_Aim of the exercise_
Your task is to output the data exactly as it stands.

BEGIN Recorded data

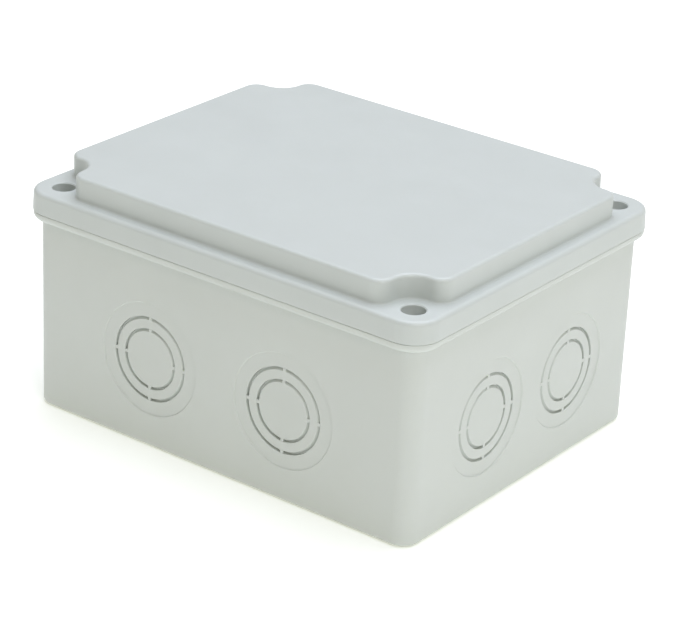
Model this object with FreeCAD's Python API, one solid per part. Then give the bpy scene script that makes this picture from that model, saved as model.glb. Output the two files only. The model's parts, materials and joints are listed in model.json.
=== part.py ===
"""Weatherproof electrical junction box: a moulded base with break-out cable entries, a screwed
lift-off lid with a raised top, its gasket, captive screws, threaded inserts and hole plugs.

Millimetres. +Z is up, +X along the long side, the origin is the middle of the base's underside.
"""
import FreeCAD
import Part
import math
import os

# ---- outside sizes
LID_LENGTH = 156.0
LID_WIDTH = 128.0
HEIGHT = 82.6
RIM_TOP = 74.8           # flat border of the lid that carries the screw holes
SEAM = 67.8              # lower edge of the lid's skirt
SEAM_GAP = 0.15
SEAM_EDGE_R = 0.2
LID_CORNER = 9.6
SKIRT_DRAFT = 0.35       # how much narrower each side of the rim is at its top

# ---- lid
LID_WALL = 2.2
PLATEAU_INSET = 4.35     # raised top, in from the rim's outer edge
PLATEAU_WALL = 2.4
NOTCH_R = 7.4            # concave corner of the raised top, round each screw
SHOULDER_R = 5.0         # convex corners on both sides of each notch
PLATEAU_EDGE_R = 1.2
PLATEAU_FOOT_R = 0.7
RIM_EDGE_R = 1.5

# ---- lid screws, one near each corner
SCREW_INSET = 9.7        # from both outer edges of the lid
LID_BOSS_R = 5.4
LID_BOSS_END = SEAM - 1.9
HEAD_HOLE_R = 3.7
HEAD_HOLE_LIP = 0.35     # chamfer round the mouth of the hole
HEAD_SEAT = SEAM + 0.3
SHANK_HOLE_R = 2.3
HEAD_R = 3.4
HEAD_HEIGHT = 2.6
SHANK_R = 2.0
SCREW_TIP = SEAM - 15.3
HEAD_EDGE_R = 0.5
TIP_CHAMFER = 0.5
DRIVE_WIDTH = 1.0
DRIVE_LENGTH = 4.2
DRIVE_DEPTH = 1.5
RETAINER_R = 2.9
RETAINER_BORE_R = 2.06
RETAINER_BOTTOM = SEAM - 9.1
RETAINER_THICK = 0.9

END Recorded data

_Exercise response_
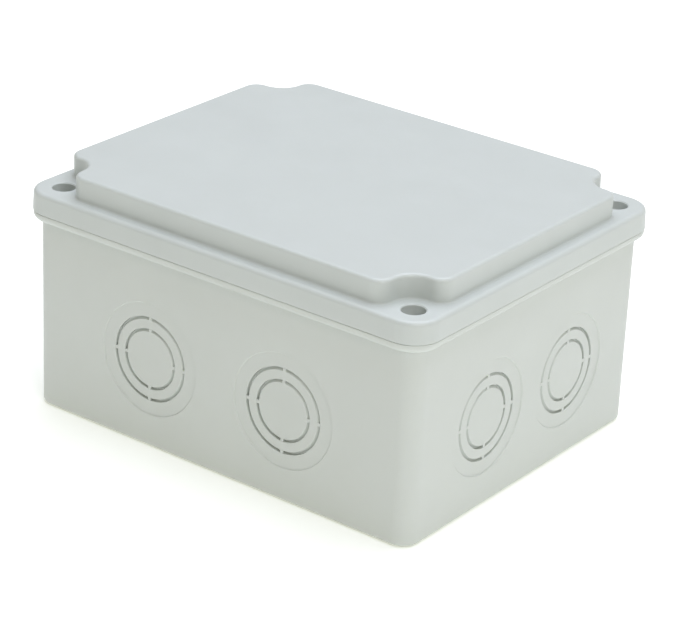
Model this object with FreeCAD's Python API, one solid per part. Then give the bpy scene script that makes this picture from that model, saved as model.glb. Output the two files only. The model's parts, materials and joints are listed in model.json.
=== part.py ===
"""Weatherproof electrical junction box: a moulded base with break-out cable entries, a screwed
lift-off lid with a raised top, its gasket, captive screws, threaded inserts and hole plugs.

Millimetres. +Z is up, +X along the long side, the origin is the middle of the base's underside.
"""
import FreeCAD
import Part
import math
import os

# ---- outside sizes
LID_LENGTH = 156.0
LID_WIDTH = 128.0
HEIGHT = 82.6
RIM_TOP = 74.8           # flat border of the lid that carries the screw holes
SEAM = 67.8              # lower edge of the lid's skirt
SEAM_GAP = 0.15
SEAM_EDGE_R = 0.2
LID_CORNER = 9.6
SKIRT_DRAFT = 0.35       # how much narrower each side of the rim is at its top

# ---- lid
LID_WALL = 2.2
PLATEAU_INSET = 4.35     # raised top, in from the rim's outer edge
PLATEAU_WALL = 2.4
NOTCH_R = 7.4            # concave corner of the raised top, round each screw
SHOULDER_R = 5.0         # convex corners on both sides of each notch
PLATEAU_EDGE_R = 1.2
PLATEAU_FOOT_R = 0.7
RIM_EDGE_R = 1.5

# ---- lid screws, one near each corner
SCREW_INSET = 9.7        # from both outer edges of the lid
LID_BOSS_R = 5.4
LID_BOSS_END = SEAM - 1.9
HEAD_HOLE_R = 3.7
HEAD_HOLE_LIP = 0.35     # chamfer round the mouth of the hole
HEAD_SEAT = SEAM + 0.3
SHANK_HOLE_R = 2.3
HEAD_R = 3.4
HEAD_HEIGHT = 2.6
SHANK_R = 2.0
SCREW_TIP = SEAM - 15.3
HEAD_EDGE_R = 0.5
TIP_CHAMFER = 0.5
DRIVE_WIDTH = 1.0
DRIVE_LENGTH = 4.2
DRIVE_DEPTH = 1.5
RETAINER_R = 2.9
RETAINER_BORE_R = 2.06
RETAINER_BOTTOM = SEAM - 9.1
RETAINER_THICK = 0.9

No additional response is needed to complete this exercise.